Taylor said the department's analysis didn't take into account the impact that government subsidies may have on what Ohioans could pay, adding that the agency didn't have the information needed to quantify it.
Republican Gov. John Kasich chose to let the federal government operate the exchange, instead of the state setting up its own. However, the state says it has the authority to regulate health plans in and out of the exchange.
Fourteen companies, including Aetna and Medical Mutual of Ohio, have filed proposed rates for a total of 214 different plans. Projected costs to the companies for providing the requiredhealth benefits under the law ranged from roughly $283 to $577 for the individual health plans, the state said. The average cost was $420.
Citing data from a March study from the Society of Actuaries, state officials said the average cost of the proposals was 88 percent higher than the state's current average cost to cover an individual health insurance plan.
Taylor, the state's most vocal critic of the federal Affordable Care Act, acknowledged the benefits required by the law are "much richer" than the benefits previously available to Ohio consumers.

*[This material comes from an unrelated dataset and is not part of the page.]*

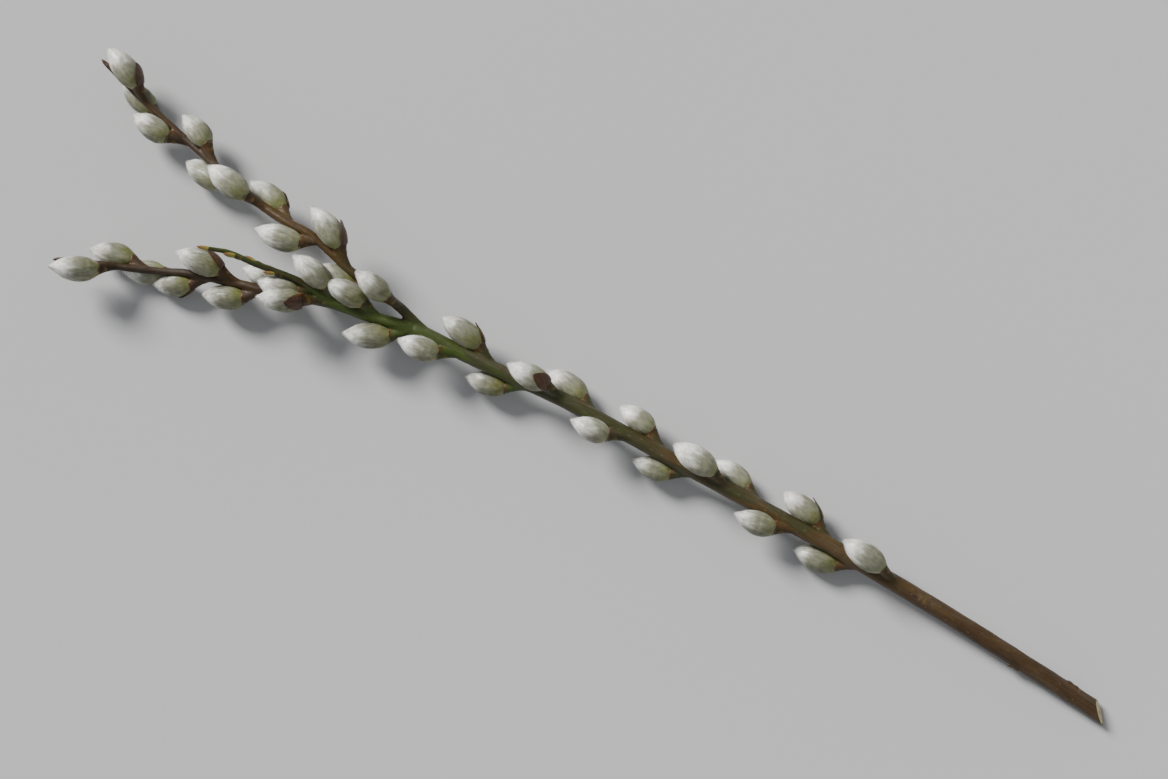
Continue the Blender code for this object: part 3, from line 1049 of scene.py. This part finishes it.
def hood(catkin):
    """A bud scale that still clings to the outer side of a catkin's base."""
    rows, columns = 12, 11
    up, across = np.meshgrid(np.linspace(0, 1, rows), np.linspace(-1, 1, columns), indexing="ij")
    turn = across * (1.12 * (1 - up) ** 0.85 + 0.03) + 0.3 * math.sin(catkin.phase)
    height = catkin.scale_reach * up
    points, out = silk_surface(catkin, height.ravel(), turn.ravel())
    curl = (0.26 + 0.7 * up**4 + 0.15 * np.abs(across) ** 4).ravel()[:, None]
    inner = points + out * curl
    outer = inner + out * 0.24
    return np.concatenate([outer, inner]), slab(rows, columns)


def build_scales(settings):
    parts = []
    for catkin in ALL_CATKINS:
        shapes = [collar(catkin)] + ([hood(catkin)] if catkin.has_scale else [])
        for local, faces in shapes:
            facts = {"local": local + catkin.number * SCALE_SHIFT}
            parts.append((pressed(catkin.placed(local)), faces, facts))
    dress(collect("bud_scales", parts), scale_material(settings))


def bud(centre, direction, away, radius, length, at_end, ripe, number):
    """A pointed bud: a flattened loft that leans out of the shoot and curves back to it."""
    axis = unit(direction + (0.15 if at_end else 0.42) * away)
    out = unit(away - axis * float(away @ axis))
    side = np.cross(axis, out)
    base = centre + away * (0.0 if at_end else radius - 0.75)
    t = np.linspace(0, 1, BUD_RINGS + 1)
    wide = (max(radius, 0.95) if at_end else 1.18) * (1 - t**2.2) ** 0.85 * (0.82 + 0.5 * t)
    path = base + axis * (t * (length + 0.6))[:, None] - out * (0.55 * t**2)[:, None]
    turn = turns(BUD_SIDES)
    ring = np.outer(np.cos(turn) * 0.82, out) + np.outer(np.sin(turn), side)
    points = (path[:-1, None] + wide[:-1, None, None] * ring).reshape(-1, 3)
    world = np.concatenate([points, [base - axis * 0.2, path[-1]]])
    height = np.concatenate([np.repeat(t[:-1], BUD_SIDES), [0.0, 1.0]])
    local = (world - base) @ np.array([out, side, axis]).T + number * BUD_SHIFT
    facts = {"height": height, "local": local, "ripe": np.full(len(world), float(ripe))}
    return pressed(world), ball(BUD_RINGS, BUD_SIDES), facts


def build_buds(settings):
    parts = [bud(*place, number) for number, place in enumerate(place_buds())]
    dress(collect("leaf_buds", parts), bud_material(settings))


# Floor, light and camera.


def sun(name, strength, spread, place):
    """A far, soft light that shines from a place to the middle of the stage."""
    data = bpy.data.lights.new(name, "SUN")
    data.energy, data.angle, data.color = strength, spread, (1.0, 0.985, 0.96)
    obj = bpy.data.objects.new(name, data)
    obj.location = place
    obj.rotation_euler = (-Vector(place)).to_track_quat("-Z", "Y").to_euler()
    bpy.context.scene.collection.objects.link(obj)


def light_tent(settings):
    """A pale surround that meets the floor's own brightness at the horizon."""
    world = bpy.data.worlds.new("studio")
    world.use_nodes = True
    tree = world.node_tree
    way = add(tree, "ShaderNodeTexCoord").outputs["Generated"]
    height = add(tree, "ShaderNodeSeparateXYZ", {0: way}).outputs[2]
    top = tuple(settings.ambient * c for c in (0.93, 0.96, 1.0))
    rim = (settings.horizon,) * 3
    colour = mixed(tree, band(tree, height, 0.05, 0.40), (*rim, 1.0), (*top, 1.0))
    tree.links.new(colour, tree.nodes["Background"].inputs["Color"])
    bpy.context.scene.world = world


def build_stage(settings):
    points = np.array([[-1, -1, 0], [1, -1, 0], [1, 1, 0], [-1, 1, 0]]) * 4000.0
    floor = make_object("floor", points, [np.array([[0, 1, 2, 3]])])
    material, tree, shader = new_material("floor")
    place = add(tree, "ShaderNodeTexCoord").outputs["Object"]
    cloud = add(tree, "ShaderNodeTexNoise", {"Vector": place, "Scale": 3.0, "Detail": 2.0})
    low = tuple(0.96 * c for c in settings.floor_colour)
    colour = mixed(tree, cloud.outputs[0], (*low, 1.0), (*settings.floor_colour, 1.0))
    tree.links.new(colour, shader.inputs["Base Color"])
    shader.inputs["Roughness"].default_value = 0.8
    shader.inputs["Specular IOR Level"].default_value = 0.2
    floor.data.materials.append(material)

    light_tent(settings)
    sun("key", settings.key_strength, settings.key_spread, (-0.72, 0.22, 0.56))

    data = bpy.data.cameras.new("camera")
    data.lens, data.sensor_width = settings.lens, 36.0
    data.clip_start, data.clip_end = 0.01, 50.0
    camera = bpy.data.objects.new("camera", data)
    turn = Matrix.Rotation(settings.camera_turn, 4, "Z")
    tilt = Matrix.Rotation(settings.camera_tilt, 4, "X")
    middle = Matrix.Translation((settings.middle[0], settings.middle[1], 0.01))
    back = Matrix.Translation((0, 0, settings.camera_distance))
    camera.matrix_world = middle @ turn @ tilt @ back
    bpy.context.scene.collection.objects.link(camera)
    bpy.context.scene.camera = camera


# The add-on.


def colour_property(name, description, default):
    return FloatVectorProperty(
        name=name, description=description, default=default, subtype="COLOR", min=0.0, max=1.0
    )


def angle_property(name, description, degrees):
    return FloatProperty(
        name=name, description=description, default=math.radians(degrees), subtype="ANGLE"
    )


def length_property(name, description, default, lowest, highest):
    return FloatProperty(
        name=name, description=description, default=default, min=lowest, max=highest,
        unit="LENGTH", precision=5,
    )


class WillowBarkSettings(bpy.types.PropertyGroup):
    grain_size: length_property("Grain size", "Size of the bark's faces", 0.00044, 0.0003, 0.002)
    green: colour_property("Green", "Young bark by the forks", (0.043, 0.065, 0.009))
    olive: colour_property("Olive", "Bark of the lower stem", (0.037, 0.036, 0.011))
    orange: colour_property("Orange", "Bark of the lower right shoot", (0.068, 0.039, 0.011))
    red_brown: colour_property("Red brown", "Bark of the upper shoots", (0.050, 0.027, 0.0095))
    dark: colour_property("Dark", "The darkest bark", (0.030, 0.017, 0.0065))


class WillowCatkinSettings(bpy.types.PropertyGroup):
    hairs: IntProperty(
        name="Hairs", description="Hairs on each catkin", default=1700, min=0, max=1750
    )
    hair_length: length_property("Hair length", "Length of a hair", 0.0050, 0.001, 0.008)
    hair_thickness: length_property(
        "Hair thickness", "Thickness of a hair at its root", 0.00007, 0.00003, 0.0003
    )
    base_colour: colour_property("Base", "Silk at the base of a catkin", (0.172, 0.180, 0.054))
    flank_colour: colour_property("Flank", "Silk on a catkin's flanks", (0.262, 0.264, 0.182))
    # The tip colour is partly the silk's own white and partly a painted highlight.
    tip_colour: colour_property("Tip", "Silk at the tip of a catkin", (0.94, 0.93, 0.87))


class WillowBudSettings(bpy.types.PropertyGroup):
    scale_dark: colour_property("Scale, dark", "Dark parts of a bud scale", (0.026, 0.011, 0.006))
    scale_light: colour_property("Scale, light", "Light parts of a scale", (0.110, 0.044, 0.014))
    bud_base: colour_property("Bud base", "Base of a leaf bud", (0.27, 0.245, 0.042))
    bud_middle: colour_property("Bud middle", "Middle of a leaf bud", (0.22, 0.120, 0.028))
    bud_tip: colour_property("Bud tip", "Tip of a leaf bud", (0.08, 0.035, 0.013))


class WillowStageSettings(bpy.types.PropertyGroup):
    floor_colour: colour_property("Floor", "Colour of the surface", (0.52, 0.52, 0.525))
    key_strength: FloatProperty(
        name="Key light", description="Strength of the main light", default=5.3, min=0.0
    )
    key_spread: angle_property("Key spread", "Width of the main light, as seen", 20.0)
    ambient: FloatProperty(
        name="Ambient", description="Brightness overhead", default=0.36, min=0.0
    )
    horizon: FloatProperty(
        name="Horizon", description="Brightness at the horizon", default=0.71, min=0.0
    )
    lens: FloatProperty(
        name="Lens", description="Focal length in millimetres", default=85.0, min=20.0, max=200.0
    )
    camera_distance: length_property("Camera distance", "Camera to branch", 1.07, 0.2, 5.0)
    camera_turn: angle_property("Camera turn", "Turn about the line of sight", 28.0)
    camera_tilt: angle_property("Camera tilt", "Tilt away from straight down", 6.0)
    middle: FloatVectorProperty(
        name="Middle", description="The point that the camera looks at", size=2,
        default=(-0.005, 0.0124), subtype="TRANSLATION", unit="LENGTH",
    )


class WILLOW_OT_bark(bpy.types.Operator):
    """Grow the stem, shoots and shoulders as one skin of bark, with the foot cut"""

    bl_idname = "willow.bark"
    bl_label = "Grow Bark"

    def execute(self, context):
        build_bark(context.scene.willow_bark)
        return {"FINISHED"}


class WILLOW_OT_bodies(bpy.types.Operator):
    """Set a rounded body on every shoulder"""

    bl_idname = "willow.bodies"
    bl_label = "Set Catkins"

    def execute(self, context):
        build_bodies(context.scene.willow_catkins)
        return {"FINISHED"}


class WILLOW_OT_fur(bpy.types.Operator):
    """Cover the catkins of every shoot with silky fur"""

    bl_idname = "willow.fur"
    bl_label = "Grow Fur"

    def execute(self, context):
        build_fur(context.scene.willow_catkins)
        return {"FINISHED"}


class WILLOW_OT_scales(bpy.types.Operator):
    """Add the collars and the bud scales that still cling"""

    bl_idname = "willow.scales"
    bl_label = "Add Bud Scales"

    def execute(self, context):
        build_scales(context.scene.willow_buds)
        return {"FINISHED"}


class WILLOW_OT_buds(bpy.types.Operator):
    """Add the leaf buds and the buds at the shoots' ends"""

    bl_idname = "willow.buds"
    bl_label = "Add Leaf Buds"

    def execute(self, context):
        build_buds(context.scene.willow_buds)
        return {"FINISHED"}


class WILLOW_OT_stage(bpy.types.Operator):
    """Lay the surface and set the lights and the camera"""

    bl_idname = "willow.stage"
    bl_label = "Set Stage"

    def execute(self, context):
        build_stage(context.scene.willow_stage)
        return {"FINISHED"}


class WILLOW_PT_panel(bpy.types.Panel):
    """The sidebar tab with every operator and setting"""

    bl_idname = "WILLOW_PT_panel"
    bl_label = "Pussy Willow Branch"
    bl_space_type = "VIEW_3D"
    bl_region_type = "UI"
    bl_category = "Willow"

    def draw(self, context):
        for label, group, _, operators in PANEL_ROWS:
            box = self.layout.box()
            box.label(text=label)
            settings = getattr(context.scene, group)
            for name in settings.__annotations__:
                box.prop(settings, name)
            for operator in operators:
                box.operator(operator.bl_idname)


# Each box of the panel: its title, where the scene keeps its settings, their class and the
# operators that read them.
PANEL_ROWS = (
    ("Bark", "willow_bark", WillowBarkSettings, (WILLOW_OT_bark,)),
    ("Catkins", "willow_catkins", WillowCatkinSettings, (WILLOW_OT_bodies, WILLOW_OT_fur)),
    ("Buds", "willow_buds", WillowBudSettings, (WILLOW_OT_scales, WILLOW_OT_buds)),
    ("Stage", "willow_stage", WillowStageSettings, (WILLOW_OT_stage,)),
)
CLASSES = (
    *(row[2] for row in PANEL_ROWS), *(kind for row in PANEL_ROWS for kind in row[3]),
    WILLOW_PT_panel,
)


def register():
    for cls in CLASSES:
        bpy.utils.register_class(cls)
    for _, name, settings, _ in PANEL_ROWS:
        setattr(bpy.types.Scene, name, PointerProperty(type=settings))


def unregister():
    for _, name, _, _ in PANEL_ROWS:
        delattr(bpy.types.Scene, name)
    for cls in reversed(CLASSES):
        bpy.utils.unregister_class(cls)


def main():
    register()
    bpy.ops.willow.bark()
    bpy.ops.willow.bodies()
    bpy.ops.willow.fur()
    bpy.ops.willow.scales()
    bpy.ops.willow.buds()
    bpy.ops.willow.stage()


if __name__ == "__main__":
    main()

The Obama administration has questioned the design of the Society of Actuaries' study, saying it focused only on one piece of the puzzle and ignored cost relief strategies in the law, such as tax credits to help people afford premiums and special payments to insurers who attract an outsize share of the sick. The study also doesn't take into account the potential price-cutting effect of competition in new state insurance markets, administration officials have said.
More than 1.5 million Ohio residents are uninsured, or about 14 percent. An estimated 524,000 Ohioans would be enrolled in the exchange designed for individuals by 2017, according to a report prepared for the state's insurance department by consulting firm Milliman Inc.
According to the Milliman report, a healthy young man in the individual market could experience a rate increase of between 90 percent and 130 percent, while a 60-year-old with chronichealth conditions may see a significant premium decrease.